Я не сразу замечаю, как проигрываешь ты
от нехватки ярких красок, от невольной немоты.
Ты кричишь ещё беззвучно. Ты берёшь меня сперва
выразительностью жестов, заменяющих слова.
И спешат твои актёры, всё бегут они, бегут —
по щекам их белым-белым слёзы чёрные текут.
Я слезам их чёрным верю, плачу с ними заодно…
Жизнь моя, кинематограф, чёрно-белое кино!
Ты накапливаешь опыт и в теченье этих лет,
хоть и медленно, а всё же обретаешь звук и цвет.
Звук твой резок в эти годы, слишком грубы голоса.
Слишком красные восходы.

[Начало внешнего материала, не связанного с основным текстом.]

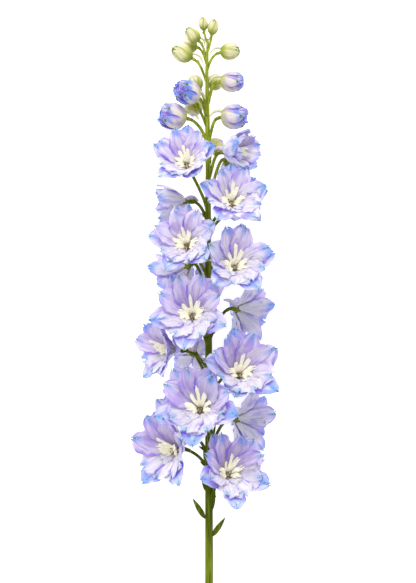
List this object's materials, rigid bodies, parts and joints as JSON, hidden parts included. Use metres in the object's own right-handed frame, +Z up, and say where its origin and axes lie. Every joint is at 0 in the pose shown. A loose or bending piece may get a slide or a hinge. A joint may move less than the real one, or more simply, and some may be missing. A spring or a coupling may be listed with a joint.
{
  "type": "delphinium flower spike",
  "caption": "Cut delphinium spike that lies on a surface: pale lavender-blue flowers with cream eyes crowd round a green stem and give way to closed buds at its tip.",
  "frame": {"origin": "on the surface that the spike lies on, under the middle of its box", "axes": "+Y along the stem from its cut end to its youngest buds, +Z up from the surface, +X to the right seen from above"},
  "size_m": [0.1087, 0.4503, 0.079],
  "materials": {
    "stem": "soft green plant tissue, slightly waxy",
    "petals": "soft matte petals",
    "eye": "soft matte, downy",
    "bud": "soft matte green and cream",
    "violet_bud": "soft matte lilac"
  },
  "bodies": {
    "root": {"stem": "stem", "front_1_petals": "petals", "front_1_eye": "eye", "front_2_petals": "petals", "front_2_eye": "eye", "front_3_petals": "petals", "front_3_eye": "eye", "front_4_petals": "petals", "front_4_eye": "eye", "front_5_petals": "petals", "front_5_eye": "eye", "front_6_petals": "petals", "front_6_eye": "eye", "front_7_petals": "petals", "front_7_eye": "eye", "front_8_petals": "petals", "front_8_eye": "eye", "front_9_petals": "petals", "front_9_eye": "eye", "side_1_petals": "petals", "side_1_eye": "eye", "side_2_petals": "petals", "side_2_eye": "eye", "side_3_petals": "petals", "side_3_eye": "eye", "half_1_petals": "petals", "half_1_eye": "eye", "half_2_petals": "petals", "half_2_eye": "eye", "half_3_petals": "petals", "half_3_eye": "eye", "back_1_petals": "petals", "back_1_eye": "eye", "back_2_petals": "petals", "back_2_eye": "eye", "back_3_petals": "petals", "back_3_eye": "eye", "back_4_petals": "petals", "back_4_eye": "eye", "back_5_petals": "petals", "back_5_eye": "eye", "back_6_petals": "petals", "back_6_eye": "eye", "back_7_petals": "petals", "back_7_eye": "eye", "bud_01": "bud", "bud_02": "bud", "bud_03": "bud", "bud_04": "bud", "bud_05": "bud", "bud_06": "bud", "bud_07": "violet_bud", "bud_08": "violet_bud", "bud_09": "bud", "bud_10": "bud", "bud_11": "violet_bud", "bud_12": "violet_bud", "bud_13": "bud", "bud_14": "bud"}
  },
  "joints": []
}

Слишком синие глаза.
Слишком чёрное от крови на руке твоей пятно…
Жизнь моя, начальный возраст, детство нашего кино!
А потом придут оттенки, а потом полутона,
то уменье, та свобода, что лишь зрелости дана.
А потом и эта зрелость тоже станет в некий час
детством, первыми шагами тех, что будут после нас
жить, участвовать в событьях, пить, любить, идти на дно…
Жизнь моя, мое цветное, панорамное кино!
Я люблю твой свет и сумрак – старый зритель, я готов
занимать любое место в тесноте твоих рядов.
Но в великой этой драме я со всеми наравне
тоже, в сущности, играю роль, доставшуюся мне.
Даже если где-то с краю перед камерой стою,
даже тем, что не играю, я играю роль свою.
И, участвуя в сюжете, я смотрю со стороны,
как текут мои мгновенья, мои годы, мои сны,
как сплетается с другими эта тоненькая нить,
где уже мне, к сожаленью, ничего не изменить,
потому что в этой драме, будь ты шут или король,
дважды роли не играют, только раз играют роль.
И над собственною ролью плачу я и хохочу.
То, что вижу, с тем, что видел, я в одно сложить хочу.
То, что видел, с тем, что знаю, помоги связать в одно,
жизнь моя, кинематограф, чёрно-белое кино!
* * *
С Володей Павлиновым меня познакомил Владимир Костров, который работал в «Смене», зазвал меня к себе в кабинет и подарил сборник «Общежитие». Это была коллективная книжка четырёх поэтов, выпущенной «Молодой Гвардией» в 1961 году. Павлинов зашёл к Кострову, когда тот сочинял надпись на книге для меня.